Molecular mechanisms of aging-associated inflammation

A direct relationship exists between aging and increasing incidences of chronic diseases. In fact, with most age-associated diseases individuals manifest an underlying chronic inflammatory state as evidenced by local infiltration of inflammatory cells, such as macrophages, and higher circulatory levels of pro-inflammatory cytokines, complement components and adhesion molecules. Consequently, treatment with anti-inflammatory agents provide symptomatic relief to several aging-associated diseases, even as remote as Alzheimer's or Parkinson's disease, indicating that chronic inflammation may play a substantial role in the pathogenesis of these disease states. The molecular mechanisms underlying this chronic inflammatory condition during cellular senescence is presently unclear.

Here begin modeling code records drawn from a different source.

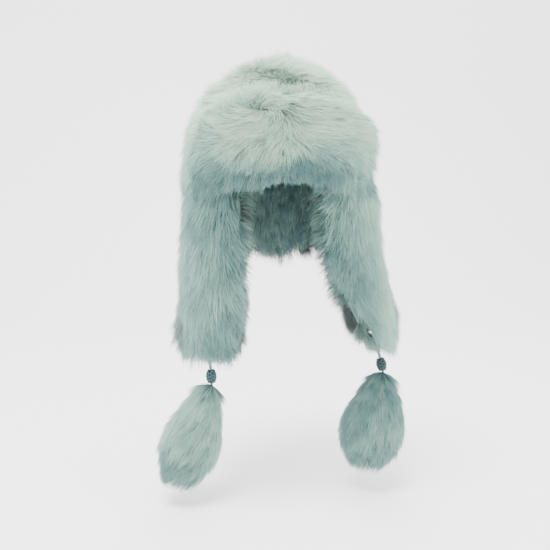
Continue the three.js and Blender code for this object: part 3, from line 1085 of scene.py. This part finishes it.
def pompom_surface(side, seed):
    """Sleek fur combed down the pompom. Near the knot it grows more sideways than up."""
    _, across, _, up = tilt_frame(side)

    def surface(a, b):
        turn = a * 2 * math.pi
        share = lerp(0.015, 0.82, b)
        root, out = pompom_skin(side, turn, share, 9 * MM)
        rise = np.maximum(np.sum(out * up, axis=1, keepdims=True), 0)
        out = unit(out - 0.45 * rise * up)
        flow = -up + across * TASSELS[side]["sweep"] + 0.14 * tufts(root, 0.05, seed)
        lie = lerp(0.74, 0.92, np.clip(share / 0.25, 0, 1)) + 0.05 * waves(root, 0.04, seed + 3)
        return skin_of(root, out, flow, lie, reach=1, tint=TASSELS[side]["tint"])

    return surface


def make_pompom(side, seed):
    def undercoat(along, up, out):
        turn = 2 * math.pi * along
        share = lerp(0.90, 0.03, up)
        point, outward = pompom_skin(side, turn, share, (8 if out else 22) * MM)
        bump = 1.2 * MM * waves(point, 0.02, seed) if out else 0 * turn
        return point + outward * bump[..., None]

    mesh = slab(f"pompom_{side}_undercoat", 64, 40, undercoat)
    weld(mesh)
    add_piece(f"pompom_{side}_undercoat", mesh, f"pompom_{side}", "under", [f"pompom_pelt_{side}"])
    grow(f"pompom_{side}_fur", f"pompom_{side}", "fur", pompom_surface(side, seed + 1),
         clumps=1000, per_clump=13, spread=(0.016, 0.018), length=34 * MM, width=1.0 * MM,
         seed=seed + 5, clumping=0.4)


# ---------------------------------------------------------------- lining and sweatband


def make_lining():
    """Satin lining quilted in diamonds."""
    def place(direction, out):
        skin = dome(direction, np.zeros(direction.shape[:-1]))
        turn = np.arctan2(direction[..., 1], direction[..., 0])
        rise = np.arcsin(np.clip(direction[..., 2], -1, 1))
        fade = np.clip((math.pi / 2 - rise) / 0.3, 0, 1)
        one = np.abs(np.sin(8 * turn + 9 * rise))
        two = np.abs(np.sin(8 * turn - 9 * rise))
        puff = np.minimum(one, two) ** 0.6 * fade
        depth = 1.9 * MM if out else -1.2 * MM * puff + 0.3 * MM
        return dome(direction, np.broadcast_to(depth, skin.shape[:-1]).copy())

    mesh = bowl("quilted_lining", 192, 72, place)
    add_piece("quilted_lining", mesh, "crown", "satin", ["crown_lining"])


def make_sweatband():
    """A band with fine ribs that run round the head."""
    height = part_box("sweatband")[1][2]

    def place(along, up, out):
        ribs = 0.18 * MM * np.cos(up * 60)
        depth = -1.0 * MM if out else -2.6 * MM + ribs
        return wall(360 * along, up * height, np.broadcast_to(depth, along.shape))

    mesh = slab("grosgrain_band", 120, 40, place)
    weld(mesh)
    add_piece("grosgrain_band", mesh, "crown", "band", ["sweatband"])


def dress_hidden_nodes():
    """Looks for the CAD nodes that stay in the model, most of them out of sight."""
    hidden = {
        "crown_padding": "batting", "brow_flap_stiffener": "batting", "neck_flap_padding": "batting",
        "ear_flap_left_padding": "batting", "ear_flap_right_padding": "batting",
        "pompom_core_left": "under", "pompom_core_right": "under",
        "cord_loop_left": "cord", "cord_loop_right": "cord",
    }
    for node, look in hidden.items():
        for item in bpy.data.objects[node].material_slots:
            item.material = MATERIALS[look]


cords = {side: make_cord(side) for side in SIDES}
knots = {side: make_knot(side, cords[side][1]) for side in SIDES}

make_lights()
make_floor()
make_lining()
make_sweatband()
make_crown()
make_brow_flap()
make_flap("ear_flap_left", clumps=900, tint=0.34, seed=100)
make_flap("ear_flap_right", clumps=900, tint=0.19, seed=130)
make_flap("neck_flap", clumps=380, tint=0.25, seed=160)
make_pompom("left", seed=190)
make_pompom("right", seed=210)
dress_hidden_nodes()
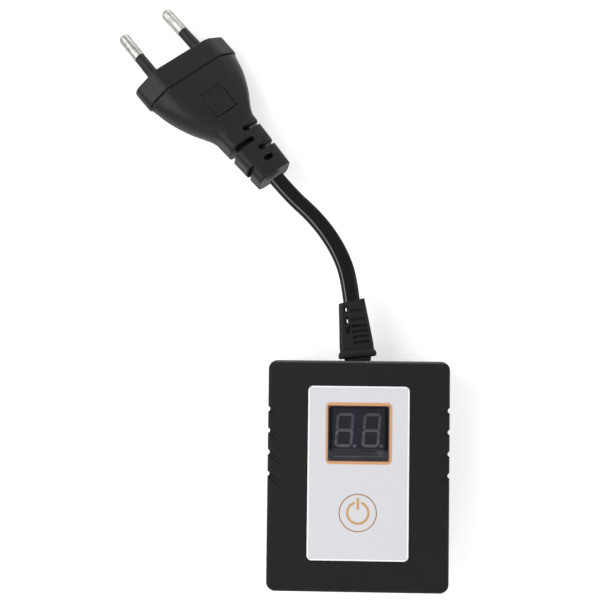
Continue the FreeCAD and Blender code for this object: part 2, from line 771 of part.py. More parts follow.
def board_screws():
    """Small pan-head screws: up into the front posts, and down into the rear ones."""
    up = []
    down = []
    for x, y in CONTROL_SCREWS:
        head = upright("Sizes.board_screw_head / 2", "Sizes.board_screw_head_height", x, y,
                       BOARD_UNDER + " - Sizes.board_screw_head_height")
        shank = upright("Sizes.board_screw / 2", "Sizes.board_screw_length", x, y, BOARD_UNDER)
        up.append(fuse([head, shank]))
    for x, y in POWER_SCREWS:
        head = upright("Sizes.board_screw_head / 2", "Sizes.board_screw_head_height", x, y, POWER_TOP)
        shank = upright("Sizes.board_screw / 2", "Sizes.power_screw_length", x, y,
                        POWER_TOP + " - Sizes.power_screw_length")
        down.append(fuse([head, shank]))
    keep(group(up), "control_board_screws")
    keep(group(down), "power_board_screws")


def above_power_board(edge):
    return not on_level(edge, sheet.evalExpression(POWER_TOP))


def is_vertical(edge):
    ends = [v.Point for v in edge.Vertexes]
    return len(ends) == 2 and abs(ends[0].z - ends[1].z) > 1e-4


def component(name, z):
    """A box-shaped component, seated on its board at its own place in the sheet."""
    return block("Sizes.%s_length" % name, "Sizes.%s_width" % name, "Sizes.%s_height" % name,
                 "Sizes.%s_x" % name, "Sizes.%s_y" % name, z)


def control_parts():
    keep(component("controller", BOARD_TOP), "microcontroller")
    keep(rounded(component("crystal", BOARD_TOP), "crystal_corner", is_vertical), "crystal")


def power_parts():
    keep(rounded(component("relay", POWER_TOP), "relay_edge", above_power_board), "relay")
    keep(rounded(component("film_capacitor", POWER_TOP), "film_capacitor_edge", above_power_board),
         "film_capacitor")
    can = upright("Sizes.can_diameter / 2", "Sizes.can_height", "Sizes.can_x", "Sizes.can_y", POWER_TOP)
    keep(rounded(can, "can_edge", lambda e: e.Closed), "electrolytic_capacitor")
    keep(component("rectifier", POWER_TOP), "bridge_rectifier")
    keep(upright("Sizes.fuse_diameter / 2", "Sizes.fuse_height", "Sizes.fuse_x", "Sizes.fuse_y", POWER_TOP),
         "fuse")


def varistor():
    """A coated disc standing on its edge, thickened at the foot."""
    disc = lying("Sizes.varistor_diameter / 2", "Sizes.varistor_thick", "Sizes.varistor_x",
                 "Sizes.varistor_y - Sizes.varistor_thick / 2", POWER_TOP + " + Sizes.varistor_diameter / 2")
    foot = block("Sizes.varistor_foot", "Sizes.varistor_thick / 2", "Sizes.varistor_diameter / 2",
                 "Sizes.varistor_x", "Sizes.varistor_y", POWER_TOP)
    return keep(fuse([disc, foot]), "varistor")


def resistors():
    """Three in a row, each on two bent legs."""
    axis = POWER_TOP + " + Sizes.resistor_diameter / 2 + Sizes.resistor_wire / 2"
    reach = "Sizes.resistor_length / 2 + Sizes.resistor_foot"
    row = []
    for i in (-1, 0, 1):
        x = "Sizes.resistor_x + %d * Sizes.resistor_pitch" % i
        body = lying("Sizes.resistor_diameter / 2", "Sizes.resistor_length", x,
                     "Sizes.resistor_y - Sizes.resistor_length / 2", axis)
        wire = lying("Sizes.resistor_wire / 2", "2 * (%s)" % reach, x,
                     "Sizes.resistor_y - (%s)" % reach, axis)
        legs = [block("Sizes.resistor_wire", "Sizes.resistor_wire", "%s - (%s)" % (axis, POWER_TOP), x,
                      "Sizes.resistor_y + %d * (%s)" % (end, reach), POWER_TOP) for end in (-1, 1)]
        row.append(fuse([body, wire] + legs))
    return keep(group(row), "resistors")


def board_link_header():
    """A pin strip that carries the control board's supply up from the power board."""
    strip = block("Sizes.link_pins * Sizes.link_pitch", "Sizes.link_base", "Sizes.link_base", "0",
                  "Sizes.link_y", POWER_TOP)
    pins = []
    for i in range(int(size("link_pins"))):
        x = "(%d - (Sizes.link_pins - 1) / 2) * Sizes.link_pitch" % i
        pins.append(block("Sizes.link_pin_size", "Sizes.link_pin_size",
                          "%s - (%s)" % (BOARD_UNDER, POWER_TOP), x, "Sizes.link_y", POWER_TOP))
    return keep(fuse([strip] + pins), "board_link_header")


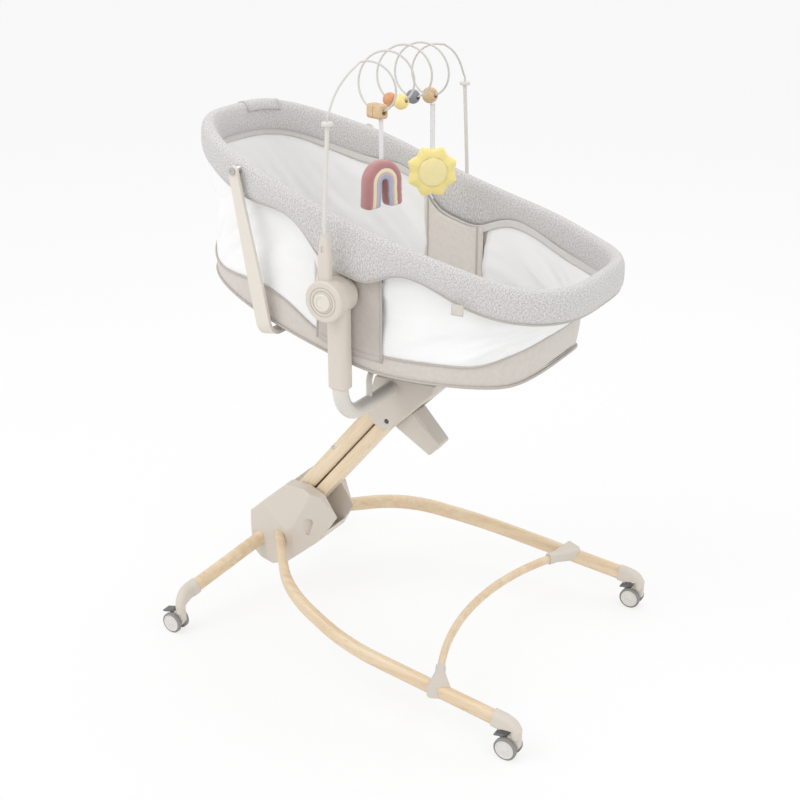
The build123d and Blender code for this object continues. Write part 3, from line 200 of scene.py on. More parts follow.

Cellular damage by oxygen free radicals is a primary driving force for aging and increased activation of redox-regulated transcription factors, such as NF-κB that regulate the expression of pro-inflammatory molecules, has been documented in aged animals/individuals versus their young counterparts. Human polynucleotide phosphorylase (hPNPaseold-35), a RNA degradation enzyme shown to be upregulated during differentiation and cellular senescence, may represent a molecular link between aging and its associated inflammation. hPNPaseold-35 promotes reactive oxygen species (ROS) production, activates the NF-κB pathway and initiates the production of pro-inflammatory cytokines, such as IL-6 and IL-8. In these contexts, inhibition of hPNPaseold-35 may represent a novel molecular target for intervening in aging-associated chronic diseases.